United Nations 'appalled' by mass executions in Iraq as it cites flaws in the country's justice system

Organisation demands an immediate stop to capital punishment after 38 prisoners are killed

Nick Cumming-Bruce
Saturday 16 December 2017 15:28 GMT
Comments
The Middle Eastern country has received widespread condemnation for its treatment of Isis suspects
The Middle Eastern country has received widespread condemnation for its treatment of Isis suspects

The United Nation has said that it is "appalled" by a mass execution of prisoners in Iraq and called for an immediate halt to the death penalty in the country, citing flaws in the country’s criminal justice system.

Iraq’s Ministry of Justice said 38 prisoners were executed on terrorism-related charges in the southern city of Nasiriyah earlier this week, but it gave no details of the prisoners’ identities or the offences for which they were sentenced to death.

“Given the flaws of the Iraqi justice system, it appears extremely doubtful that strict due process and fair trial guarantees were followed in these 38 cases,” Elizabeth Throssell, a spokeswoman for the UN human rights office in Geneva, told reporters. “This raises the prospect of irreversible miscarriages of justice and violations of the right to life.”

Iraqi courts are dealing with thousands of prisoners, including foreigners and hundreds of children, some as young as 13, who were detained in the past two years because they were suspected of being Isis fighters or supporters.

Gruesome accounts of summary executions and the brutal torture of detainees suspected of being Isis fighters underscore the powerful impulse for revenge against the militants, who carried out atrocities in the areas they seized after 2014.

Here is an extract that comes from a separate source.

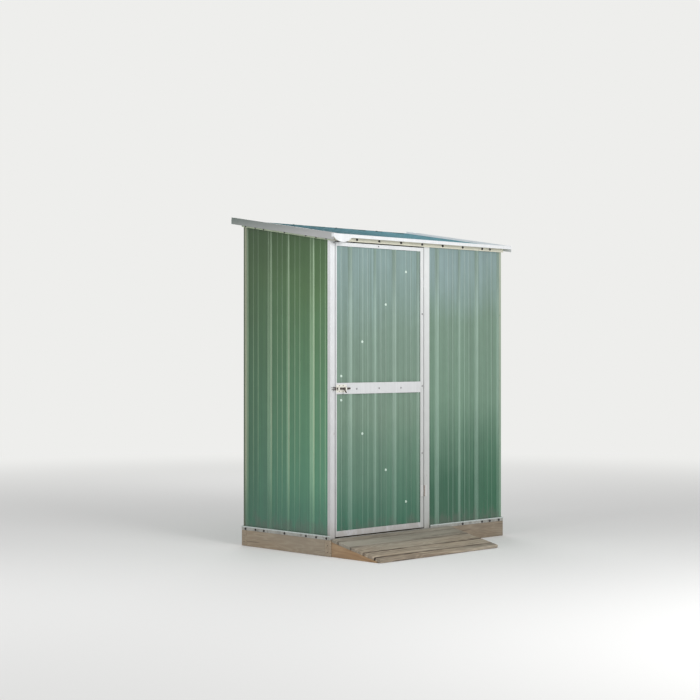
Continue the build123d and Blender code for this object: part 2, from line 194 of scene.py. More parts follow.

UN human rights officials have said that speeding up the execution of accused militants could result in the deaths of innocent people. They warn that perceptions of injustice risk deepening the antagonism between Sunni and Shiite Muslims, and lay the foundation for another cycle of sectarian violence.

Thursday’s executions raised the number of people believed to have been executed this year to 106, Throssell said, but the actual number could be much higher.

UN officials learned of the executions from a statement posted on the Ministry of Justice’s Facebook page, she said. The government has stopped providing information on executions, and human rights investigators suspect that many go unrecorded.

Iraqi authorities disclosed 88 executions in 2016, but the number could have been as high as 116, Throssell said. Human rights groups fear that the pace of executions is set to rise.

This week's executions were the largest number in Iraq on a single day since September, when 42 people were hanged in the same prison in Nasiriyah.

The prison is believed to have about 6,000 prisoners on death row, Agnes Callamard, a UN human rights expert monitoring extrajudicial executions, said in an email.

Iraq’s judicial authorities have tried or convicted at least 7,374 people on suspicion of Isis links since 2014, Human Rights Watch said this month in a report.

A judge in one Iraqi province told the report’s researchers that a counterterrorism court, established to try prisoners seized in the battle to recapture Mosul, had started trials of more than 5,500 people and had sentenced 200 in a six-month period that ended in August.

Iraqi authorities have a right to prosecute militants’ crimes to protect public security, but the judicial procedures are flawed, Human Rights Watch said.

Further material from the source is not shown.